Understand the Origins of Expectations
Managing our expectations can begin by understanding their origins. Many expectations arise from societal or familial influences. Others may stem from personal experiences. Recognizing the source of our expectations helps us assess how reasonable they are. Expecting respect, honesty, and support in relationships is reasonable. However, anticipating others to fulfill unexpressed needs is not. It’s also worth considering the flexibility of our expectations: are they negotiable or dealbreakers?
Communicate Your Needs
Resentment often arises from unmet expectations. It’s crucial to communicate our needs clearly to have them met, as others cannot provide what they are unaware we require. We may assume or expect others to know our needs, but rather than placing the burden on them, we should express our needs directly. Sharing the significance of these needs and how their fulfillment would impact us can be beneficial. By doing so, we can form agreements with others by requesting what we need and giving them the choice to agree.

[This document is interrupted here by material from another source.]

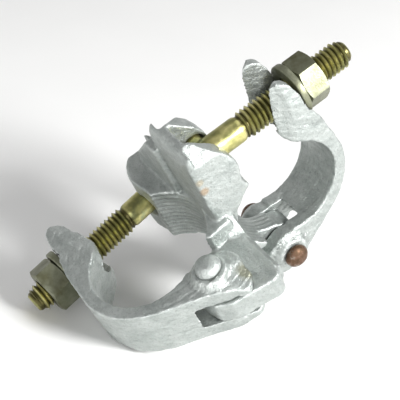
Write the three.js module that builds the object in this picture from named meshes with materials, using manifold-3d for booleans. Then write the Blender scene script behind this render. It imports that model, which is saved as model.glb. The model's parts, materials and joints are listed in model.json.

Although we can express our needs to others, we cannot control whether the other person meets them. Everyone has limitations that might prevent them from fulfilling the needs of those they care about. A common barrier is a lack of awareness or understanding. If someone doesn’t know about your needs or how to satisfy them, consider providing specific ways that need can be met. Additionally, personal issues such as unresolved trauma can hinder someone’s ability to meet your needs until they have addressed their own.
Accept What You Cannot Change
Sometimes, improving our relationships involves letting go of our expectations of who we want someone to be and accepting them as they are. A single person may not fulfill all our needs, but do they satisfy most of our needs? Whether their inability to meet certain needs is a dealbreaker is up to you to determine. It’s about deciding what you’re willing to compromise on and what you’re not. This process often leads to the realization that the person may not be the best fit for you. Rather than expecting someone to fit your needs, it might be worth finding people capable of meeting your needs.
Know When to Move On
There may come a time when you decide to move on to fulfill your needs. We often expect our friend or significant other to meet these needs, but they may be unable or unwilling to do so. If communication has occurred and your needs remain unmet, this may indicate it’s time to end the relationship. Sometimes, letting go is in your best interest. We all deserve to have our needs met, and being open to letting go of unfulfilling relationships can lead you closer to what you desire. It opens the door for connections with those who can meet your needs.
Managing expectations is crucial because unmet expectations can result in disappointment. We can do this by evaluating our expectations, communicating our needs, recognizing people’s limitations, making agreements, letting go of our expectations, and moving towards what we want. We are all worth having our needs met.